How to Treat Dental Abscess?

How to Treat Dental Abscess?

A dental abscess is a collection of pus associated with a tooth that can be localized either below the root apex or around the tooth in the gingival pocket. A dental abscess is usually caused by bacterial infections in a non-vital tooth.

Types of Dental Abscess

Dental abscesses can be classified further into three different categories.

- Periapical abscess

When pus is accumulated below the apex of the root, it is called as a periapical abscess. It is clinically presented as swelling immediately below the tooth or by the presence of sinus tract draining the pus. On radiographs, it is presented as a radiolucent (dark) area below the root tip.

- Periodontal abscess

When pus is accumulated in the gingival pocket around the tooth, it is called a periodontal abscess.  It is clinically presented as pus draining through the gingival pocket. On radiographs, there is wider periodontal ligament membrane space around the tooth.

- Gingival Abscess

When an abscess is accumulated only in superficial gingival tissue without affecting the periodontal ligament and associated tooth,  it is called a gingival abscess.  It is clinically seen as localized swelling in gums. There are usually no radiographic changes in a gingival abscess.

dental abscess

Causes of Dental Abscess

Bacterial infections are the most common cause of dental abscesses. Following are the predisposing factors for dental abscess.
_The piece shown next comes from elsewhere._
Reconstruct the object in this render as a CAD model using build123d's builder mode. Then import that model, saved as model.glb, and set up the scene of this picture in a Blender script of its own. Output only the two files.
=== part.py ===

- Poor oral hygiene status with plaque accumulation.

- Acute or chronic periodontal disease.

- Traumatized tooth.

- Foreign body strangulation such bristles of toothbrush or hard tiny food particles.

- Previous treatment failures, such as failed root canal treatment.

Symptoms of Dental Abscess

- Throbbing pain that cannot be localized.

- Severe pain while lying down.

- Pain on percussion. In periodontal abscess, there is pain on horizontal percussion while in periapical abscess, there is pain on vertical percussion.

- Tooth is often slightly extruded.

- There is swelling in the area of the associated tooth or in some chronic cases there may be diffused swelling involving multiple teeth.

- Sinus tract can also be found in gums near the root apex. Gutta-percha is often inserted in the sinus tract to identify the origin of infection by taking a radiograph.

- There can be redness or erythema in the root area of the tooth.

- Patients often complain of bad breath or a foul smell from the mouth.

- Fever and malaise can be associated with a dental abscess.

- Swollen lymph nodes in the neck area can also be found.

- Tooth discoloration can be seen.

Treatment Options

The aim of treatment is drainage of abscess and removal of infection source. Common treatments are as follows: 

- Root canal treatment, in which living tissue of the tooth is removed and replaced with synthetic biocompatible material.

root canal treatment

- Extract the tooth if it cannot be restored. Extraction should be followed by curettage.

- Incision and drainage of the abscess have opted when conventional treatment fails to respond or for medically compromised patients.

- Antibiotics are preferably not used for dental abscesses but in some patients, antibiotics are indicated such as medically compromised patients,  disseminated infections and patients presented with significant cellulitis.

- To relieve the pain, NSAIDs are often prescribed.

- Fistulectomy is required in chronic cases in which the sinus tract persists even after incision and drainage.

Complications

A dental abscess is often self-limited and doesn’t cause complications. But it may cause the following complications if not be treated in time:

- Fistula formation, in which the sinus tract is lined by epithelium.

- Cellulitis

- Osteomyelitis

- Ludwig Angina

- Cavernous sinus thrombosis

- Mediastinitis

- Septicemia

- Prosthetic valve infections

- Sinusitis

- Cystic lesions

How to Prevent?

Following preventive methods may help to reduce the incidence of dental abscess formation.

- Regular visits to registered Dental practitioner

- Good oral hygiene status. Brush your teeth twice a day.

- Use dental floss regularly.

- Sufficient fluoride intake.

- Avoid sticky foodstuffs.

- Reduce consumption of acidic or sugar-containing diet.

- Limit the snacks between meals. 

- Regular rinses after eating and drinking a sugar-containing diet.

- Root canal treatment, in which living tissue of the tooth is removed and replaced with synthetic biocompatible material.